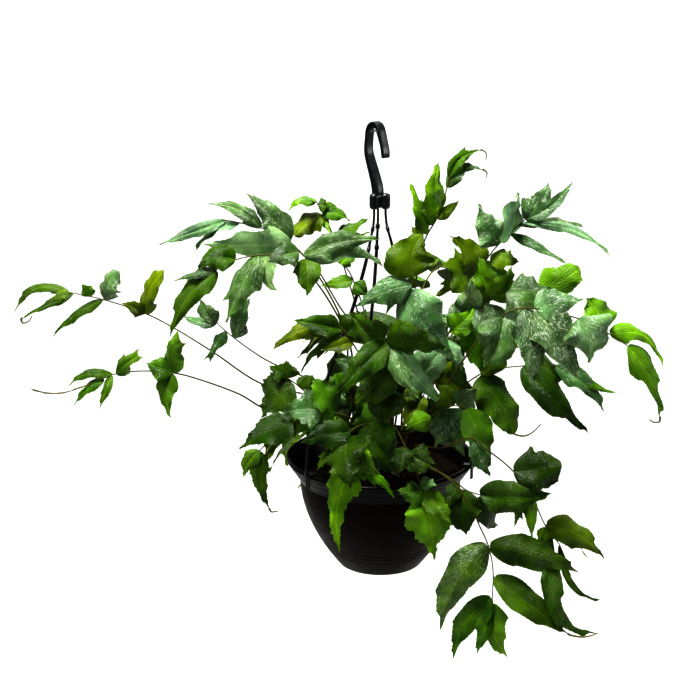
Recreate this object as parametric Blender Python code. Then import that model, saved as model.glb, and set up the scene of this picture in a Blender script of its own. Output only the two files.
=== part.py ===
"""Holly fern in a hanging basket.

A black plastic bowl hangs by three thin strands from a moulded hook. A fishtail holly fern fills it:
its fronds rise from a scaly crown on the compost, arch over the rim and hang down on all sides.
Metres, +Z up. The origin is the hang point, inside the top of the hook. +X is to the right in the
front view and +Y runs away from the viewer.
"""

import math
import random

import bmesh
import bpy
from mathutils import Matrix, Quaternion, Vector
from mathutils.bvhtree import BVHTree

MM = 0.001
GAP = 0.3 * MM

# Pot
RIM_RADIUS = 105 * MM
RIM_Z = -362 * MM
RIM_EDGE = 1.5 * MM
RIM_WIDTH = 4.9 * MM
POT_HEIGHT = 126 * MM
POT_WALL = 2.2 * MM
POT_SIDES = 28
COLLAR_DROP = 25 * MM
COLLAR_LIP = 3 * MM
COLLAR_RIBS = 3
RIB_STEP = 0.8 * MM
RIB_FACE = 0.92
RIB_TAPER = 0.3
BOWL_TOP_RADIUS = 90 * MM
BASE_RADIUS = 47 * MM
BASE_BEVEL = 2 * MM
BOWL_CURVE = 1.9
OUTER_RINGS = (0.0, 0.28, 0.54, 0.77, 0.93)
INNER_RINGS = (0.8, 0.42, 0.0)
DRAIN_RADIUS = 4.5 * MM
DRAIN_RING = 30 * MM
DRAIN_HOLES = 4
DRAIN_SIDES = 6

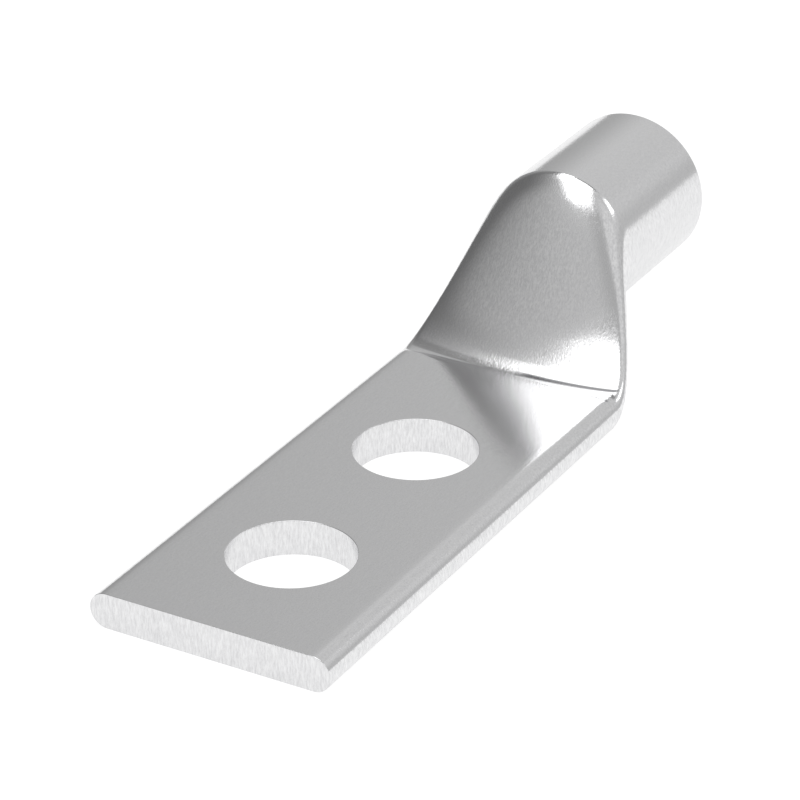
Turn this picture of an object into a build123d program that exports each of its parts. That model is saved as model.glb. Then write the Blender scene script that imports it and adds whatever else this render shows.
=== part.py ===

###

--- Aim of the exercise ---
Extract all the entries word for word.

--- Output for this task ---
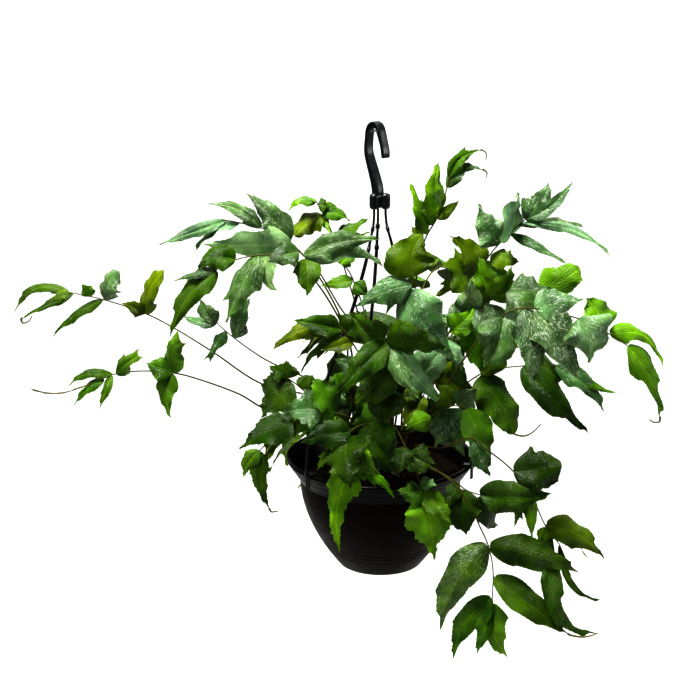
Recreate this object as parametric Blender Python code. Then import that model, saved as model.glb, and set up the scene of this picture in a Blender script of its own. Output only the two files.
=== part.py ===
"""Holly fern in a hanging basket.

A black plastic bowl hangs by three thin strands from a moulded hook. A fishtail holly fern fills it:
its fronds rise from a scaly crown on the compost, arch over the rim and hang down on all sides.
Metres, +Z up. The origin is the hang point, inside the top of the hook. +X is to the right in the
front view and +Y runs away from the viewer.
"""

import math
import random

import bmesh
import bpy
from mathutils import Matrix, Quaternion, Vector
from mathutils.bvhtree import BVHTree

MM = 0.001
GAP = 0.3 * MM

# Pot
RIM_RADIUS = 105 * MM
RIM_Z = -362 * MM
RIM_EDGE = 1.5 * MM
RIM_WIDTH = 4.9 * MM
POT_HEIGHT = 126 * MM
POT_WALL = 2.2 * MM
POT_SIDES = 28
COLLAR_DROP = 25 * MM
COLLAR_LIP = 3 * MM
COLLAR_RIBS = 3
RIB_STEP = 0.8 * MM
RIB_FACE = 0.92
RIB_TAPER = 0.3
BOWL_TOP_RADIUS = 90 * MM
BASE_RADIUS = 47 * MM
BASE_BEVEL = 2 * MM
BOWL_CURVE = 1.9
OUTER_RINGS = (0.0, 0.28, 0.54, 0.77, 0.93)
INNER_RINGS = (0.8, 0.42, 0.0)
DRAIN_RADIUS = 4.5 * MM
DRAIN_RING = 30 * MM
DRAIN_HOLES = 4
DRAIN_SIDES = 6

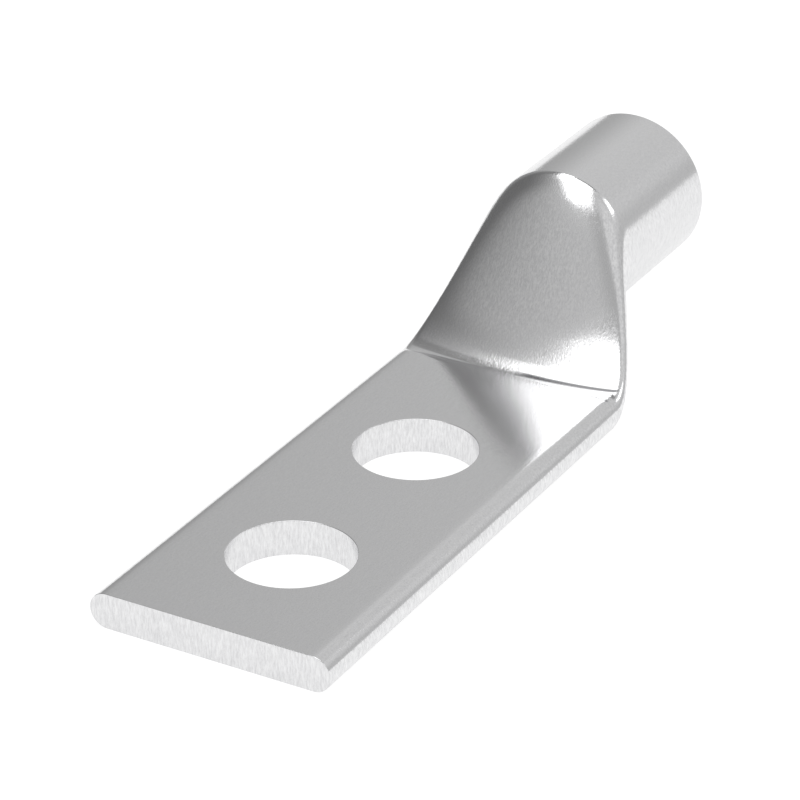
Turn this picture of an object into a build123d program that exports each of its parts. That model is saved as model.glb. Then write the Blender scene script that imports it and adds whatever else this render shows.
=== part.py ===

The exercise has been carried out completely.